» DIRECTIVE: Consider the listing below. Extract exactly the lines from the line containing "Turn this picture" to the line containing "LATCH_THICKNESS = 0.0010", both included.

※

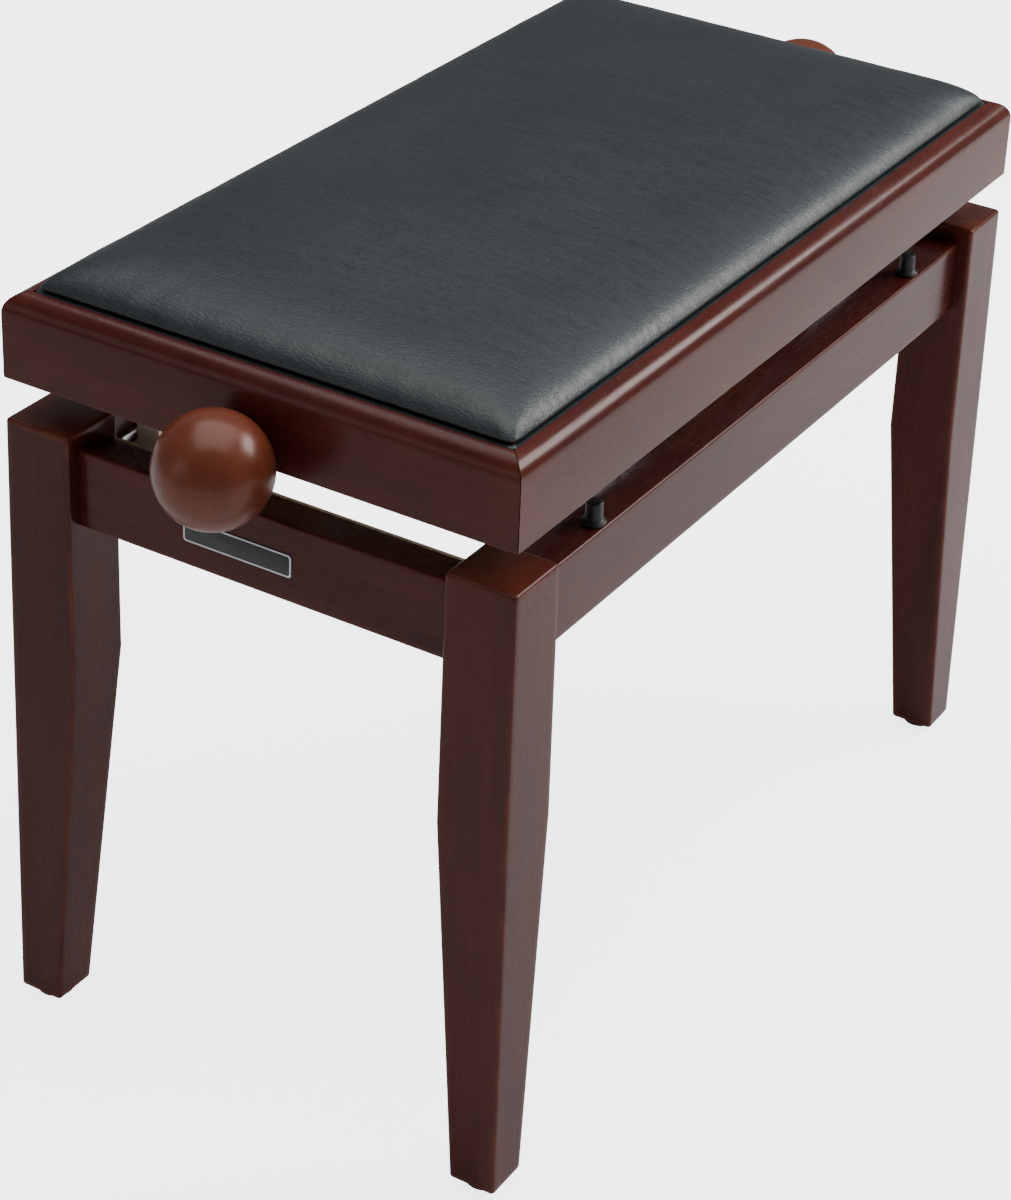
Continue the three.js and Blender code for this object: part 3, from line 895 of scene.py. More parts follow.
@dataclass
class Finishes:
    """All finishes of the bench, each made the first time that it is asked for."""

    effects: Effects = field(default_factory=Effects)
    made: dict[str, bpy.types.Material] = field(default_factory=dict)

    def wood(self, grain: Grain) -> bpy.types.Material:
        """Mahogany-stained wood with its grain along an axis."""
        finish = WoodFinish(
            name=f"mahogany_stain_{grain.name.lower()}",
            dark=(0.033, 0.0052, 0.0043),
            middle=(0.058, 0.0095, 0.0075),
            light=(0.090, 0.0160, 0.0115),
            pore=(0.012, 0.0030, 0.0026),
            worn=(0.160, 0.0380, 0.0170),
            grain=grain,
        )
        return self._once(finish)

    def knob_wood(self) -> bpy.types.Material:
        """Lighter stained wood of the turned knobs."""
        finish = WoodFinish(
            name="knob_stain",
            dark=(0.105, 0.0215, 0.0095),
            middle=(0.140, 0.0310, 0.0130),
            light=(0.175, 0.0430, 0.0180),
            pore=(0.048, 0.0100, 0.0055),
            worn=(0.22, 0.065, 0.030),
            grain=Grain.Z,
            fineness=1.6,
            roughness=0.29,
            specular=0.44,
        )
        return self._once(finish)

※

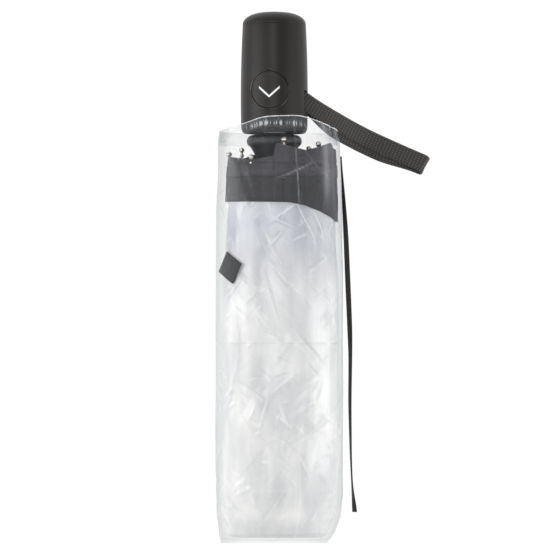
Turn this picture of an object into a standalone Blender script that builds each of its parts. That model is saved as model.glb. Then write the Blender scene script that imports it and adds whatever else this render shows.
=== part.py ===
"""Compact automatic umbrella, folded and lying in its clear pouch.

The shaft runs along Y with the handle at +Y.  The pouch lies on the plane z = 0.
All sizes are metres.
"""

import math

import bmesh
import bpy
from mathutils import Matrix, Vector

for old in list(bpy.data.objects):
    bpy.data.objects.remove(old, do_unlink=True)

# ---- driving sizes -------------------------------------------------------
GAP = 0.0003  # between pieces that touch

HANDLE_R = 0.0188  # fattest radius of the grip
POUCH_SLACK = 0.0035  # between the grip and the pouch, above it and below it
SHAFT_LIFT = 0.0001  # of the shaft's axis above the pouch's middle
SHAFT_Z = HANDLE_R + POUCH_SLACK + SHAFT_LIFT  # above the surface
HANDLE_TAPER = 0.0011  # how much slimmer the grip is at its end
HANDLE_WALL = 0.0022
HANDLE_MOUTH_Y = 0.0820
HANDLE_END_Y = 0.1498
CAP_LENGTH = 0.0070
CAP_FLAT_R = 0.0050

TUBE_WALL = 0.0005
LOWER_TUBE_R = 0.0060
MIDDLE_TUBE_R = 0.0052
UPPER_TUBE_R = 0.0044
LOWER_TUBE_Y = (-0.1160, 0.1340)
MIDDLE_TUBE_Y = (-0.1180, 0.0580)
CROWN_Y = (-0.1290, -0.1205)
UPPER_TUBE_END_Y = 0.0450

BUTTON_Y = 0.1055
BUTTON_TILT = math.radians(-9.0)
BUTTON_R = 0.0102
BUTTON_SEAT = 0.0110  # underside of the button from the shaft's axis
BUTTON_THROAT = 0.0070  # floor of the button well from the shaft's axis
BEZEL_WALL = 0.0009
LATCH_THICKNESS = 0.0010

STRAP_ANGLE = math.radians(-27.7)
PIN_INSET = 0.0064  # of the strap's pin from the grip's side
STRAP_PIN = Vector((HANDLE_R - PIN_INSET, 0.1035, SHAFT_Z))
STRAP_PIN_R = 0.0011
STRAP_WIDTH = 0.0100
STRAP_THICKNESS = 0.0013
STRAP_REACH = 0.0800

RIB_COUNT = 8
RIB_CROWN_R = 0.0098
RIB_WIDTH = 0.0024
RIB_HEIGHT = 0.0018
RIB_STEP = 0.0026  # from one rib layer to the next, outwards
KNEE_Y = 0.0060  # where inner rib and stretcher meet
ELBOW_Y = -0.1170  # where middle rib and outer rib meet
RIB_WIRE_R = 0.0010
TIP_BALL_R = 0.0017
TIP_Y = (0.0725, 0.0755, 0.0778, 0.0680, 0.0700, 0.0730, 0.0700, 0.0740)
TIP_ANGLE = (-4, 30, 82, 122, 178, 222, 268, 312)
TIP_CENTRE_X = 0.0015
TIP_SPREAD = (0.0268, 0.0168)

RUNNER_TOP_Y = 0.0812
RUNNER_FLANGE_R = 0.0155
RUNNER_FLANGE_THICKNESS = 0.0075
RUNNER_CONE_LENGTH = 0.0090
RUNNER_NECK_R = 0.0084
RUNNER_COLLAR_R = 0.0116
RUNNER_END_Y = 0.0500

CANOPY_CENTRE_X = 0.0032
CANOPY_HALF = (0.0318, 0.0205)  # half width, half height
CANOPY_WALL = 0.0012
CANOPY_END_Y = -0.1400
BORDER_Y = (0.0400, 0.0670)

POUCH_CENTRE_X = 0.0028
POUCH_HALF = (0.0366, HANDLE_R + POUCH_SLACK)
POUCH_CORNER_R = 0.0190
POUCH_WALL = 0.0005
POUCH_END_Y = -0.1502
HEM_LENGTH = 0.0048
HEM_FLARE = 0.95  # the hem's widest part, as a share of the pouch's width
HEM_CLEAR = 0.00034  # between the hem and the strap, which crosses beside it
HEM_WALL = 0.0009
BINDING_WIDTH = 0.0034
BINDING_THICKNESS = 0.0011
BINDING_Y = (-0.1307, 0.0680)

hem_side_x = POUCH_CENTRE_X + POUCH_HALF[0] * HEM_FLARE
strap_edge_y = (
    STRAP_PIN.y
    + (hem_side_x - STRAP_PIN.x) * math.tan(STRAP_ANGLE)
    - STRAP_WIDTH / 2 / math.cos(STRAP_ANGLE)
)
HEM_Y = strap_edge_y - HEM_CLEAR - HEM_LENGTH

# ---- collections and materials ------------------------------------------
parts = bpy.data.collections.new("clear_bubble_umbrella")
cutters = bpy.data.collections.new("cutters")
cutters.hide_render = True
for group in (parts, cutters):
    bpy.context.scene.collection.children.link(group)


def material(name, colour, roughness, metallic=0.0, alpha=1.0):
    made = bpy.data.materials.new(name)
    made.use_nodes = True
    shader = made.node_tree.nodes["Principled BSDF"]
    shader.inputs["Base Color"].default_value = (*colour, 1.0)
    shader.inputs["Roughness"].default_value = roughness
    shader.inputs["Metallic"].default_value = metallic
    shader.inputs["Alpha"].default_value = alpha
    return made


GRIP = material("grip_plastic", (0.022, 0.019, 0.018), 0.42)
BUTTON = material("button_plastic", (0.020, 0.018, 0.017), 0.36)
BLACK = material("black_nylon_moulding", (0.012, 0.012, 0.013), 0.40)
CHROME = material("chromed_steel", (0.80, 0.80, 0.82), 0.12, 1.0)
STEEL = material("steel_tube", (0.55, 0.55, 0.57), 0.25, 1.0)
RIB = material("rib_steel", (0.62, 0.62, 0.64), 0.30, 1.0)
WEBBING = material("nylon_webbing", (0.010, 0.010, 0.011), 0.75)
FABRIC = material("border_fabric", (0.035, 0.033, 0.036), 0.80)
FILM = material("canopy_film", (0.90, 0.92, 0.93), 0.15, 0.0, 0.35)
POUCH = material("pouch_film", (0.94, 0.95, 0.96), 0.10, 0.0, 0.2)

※

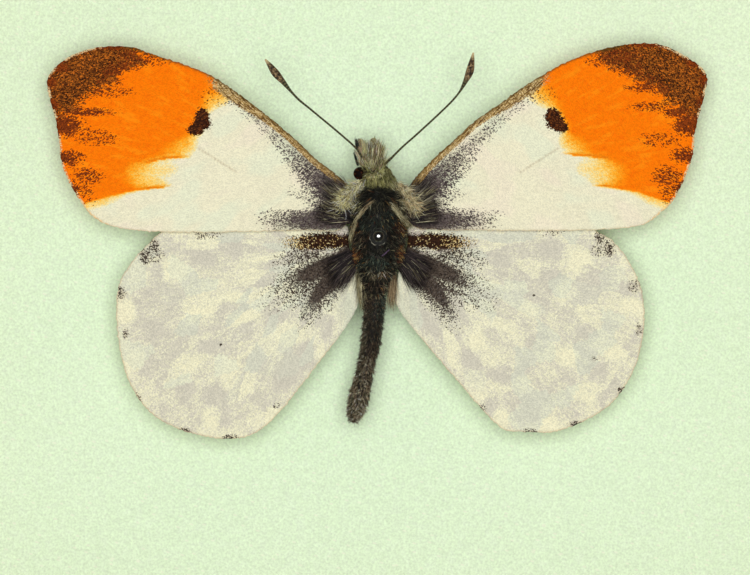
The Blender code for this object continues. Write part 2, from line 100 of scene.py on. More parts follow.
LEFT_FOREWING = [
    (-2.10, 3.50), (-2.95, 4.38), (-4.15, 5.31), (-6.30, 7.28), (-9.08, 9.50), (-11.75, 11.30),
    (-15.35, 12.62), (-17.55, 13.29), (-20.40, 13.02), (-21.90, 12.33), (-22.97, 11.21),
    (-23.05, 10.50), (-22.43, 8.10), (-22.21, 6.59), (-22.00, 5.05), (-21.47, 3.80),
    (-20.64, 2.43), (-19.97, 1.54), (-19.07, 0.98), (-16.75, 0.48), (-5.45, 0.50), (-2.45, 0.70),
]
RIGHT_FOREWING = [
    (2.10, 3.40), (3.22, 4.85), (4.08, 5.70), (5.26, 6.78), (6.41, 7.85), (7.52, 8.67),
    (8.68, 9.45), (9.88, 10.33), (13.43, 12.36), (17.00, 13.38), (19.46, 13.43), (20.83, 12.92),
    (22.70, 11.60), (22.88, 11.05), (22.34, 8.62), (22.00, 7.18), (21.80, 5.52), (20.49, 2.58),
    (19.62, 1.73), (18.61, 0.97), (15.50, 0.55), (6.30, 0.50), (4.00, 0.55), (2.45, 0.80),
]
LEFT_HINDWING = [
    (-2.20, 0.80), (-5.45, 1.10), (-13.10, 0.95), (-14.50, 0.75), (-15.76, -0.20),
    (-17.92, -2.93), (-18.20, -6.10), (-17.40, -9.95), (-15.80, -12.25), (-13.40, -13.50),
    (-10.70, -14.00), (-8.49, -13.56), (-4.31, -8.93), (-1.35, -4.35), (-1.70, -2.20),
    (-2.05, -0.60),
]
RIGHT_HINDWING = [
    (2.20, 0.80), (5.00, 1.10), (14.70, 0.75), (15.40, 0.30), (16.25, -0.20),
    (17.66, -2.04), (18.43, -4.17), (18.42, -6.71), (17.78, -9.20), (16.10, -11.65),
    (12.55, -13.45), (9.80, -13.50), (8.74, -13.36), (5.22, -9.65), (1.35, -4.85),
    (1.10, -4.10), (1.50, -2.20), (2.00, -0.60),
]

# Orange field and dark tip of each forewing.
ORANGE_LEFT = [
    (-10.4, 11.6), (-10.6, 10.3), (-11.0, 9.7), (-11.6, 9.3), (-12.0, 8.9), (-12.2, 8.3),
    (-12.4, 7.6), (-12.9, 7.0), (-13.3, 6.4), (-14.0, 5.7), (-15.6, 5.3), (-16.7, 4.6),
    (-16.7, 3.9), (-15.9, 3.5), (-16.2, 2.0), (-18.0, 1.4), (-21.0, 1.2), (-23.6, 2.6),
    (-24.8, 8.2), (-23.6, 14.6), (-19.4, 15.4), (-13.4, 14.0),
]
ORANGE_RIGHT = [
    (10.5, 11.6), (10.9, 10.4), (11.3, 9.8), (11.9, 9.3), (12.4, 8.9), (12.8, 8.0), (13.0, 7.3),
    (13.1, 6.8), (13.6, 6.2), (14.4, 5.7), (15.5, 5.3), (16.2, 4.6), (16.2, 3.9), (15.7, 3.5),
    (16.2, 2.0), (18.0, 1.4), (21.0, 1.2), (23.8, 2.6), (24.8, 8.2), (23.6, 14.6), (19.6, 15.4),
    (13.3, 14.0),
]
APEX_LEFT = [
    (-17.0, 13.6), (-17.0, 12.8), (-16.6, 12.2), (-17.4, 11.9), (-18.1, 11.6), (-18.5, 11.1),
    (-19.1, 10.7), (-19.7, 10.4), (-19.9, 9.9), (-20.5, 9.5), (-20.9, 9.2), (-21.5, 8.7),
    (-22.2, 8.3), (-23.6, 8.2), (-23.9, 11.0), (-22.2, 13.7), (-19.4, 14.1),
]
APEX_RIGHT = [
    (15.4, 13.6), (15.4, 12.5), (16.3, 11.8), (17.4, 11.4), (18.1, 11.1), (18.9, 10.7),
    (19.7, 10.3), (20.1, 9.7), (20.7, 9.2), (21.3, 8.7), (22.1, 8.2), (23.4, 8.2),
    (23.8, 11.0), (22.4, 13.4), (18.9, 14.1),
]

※

» EXERCISE RESPONSE:
Turn this picture of an object into a standalone Blender script that builds each of its parts. That model is saved as model.glb. Then write the Blender scene script that imports it and adds whatever else this render shows.
=== part.py ===
"""Compact automatic umbrella, folded and lying in its clear pouch.

The shaft runs along Y with the handle at +Y.  The pouch lies on the plane z = 0.
All sizes are metres.
"""

import math

import bmesh
import bpy
from mathutils import Matrix, Vector

for old in list(bpy.data.objects):
    bpy.data.objects.remove(old, do_unlink=True)

# ---- driving sizes -------------------------------------------------------
GAP = 0.0003  # between pieces that touch

HANDLE_R = 0.0188  # fattest radius of the grip
POUCH_SLACK = 0.0035  # between the grip and the pouch, above it and below it
SHAFT_LIFT = 0.0001  # of the shaft's axis above the pouch's middle
SHAFT_Z = HANDLE_R + POUCH_SLACK + SHAFT_LIFT  # above the surface
HANDLE_TAPER = 0.0011  # how much slimmer the grip is at its end
HANDLE_WALL = 0.0022
HANDLE_MOUTH_Y = 0.0820
HANDLE_END_Y = 0.1498
CAP_LENGTH = 0.0070
CAP_FLAT_R = 0.0050

TUBE_WALL = 0.0005
LOWER_TUBE_R = 0.0060
MIDDLE_TUBE_R = 0.0052
UPPER_TUBE_R = 0.0044
LOWER_TUBE_Y = (-0.1160, 0.1340)
MIDDLE_TUBE_Y = (-0.1180, 0.0580)
CROWN_Y = (-0.1290, -0.1205)
UPPER_TUBE_END_Y = 0.0450

BUTTON_Y = 0.1055
BUTTON_TILT = math.radians(-9.0)
BUTTON_R = 0.0102
BUTTON_SEAT = 0.0110  # underside of the button from the shaft's axis
BUTTON_THROAT = 0.0070  # floor of the button well from the shaft's axis
BEZEL_WALL = 0.0009
LATCH_THICKNESS = 0.0010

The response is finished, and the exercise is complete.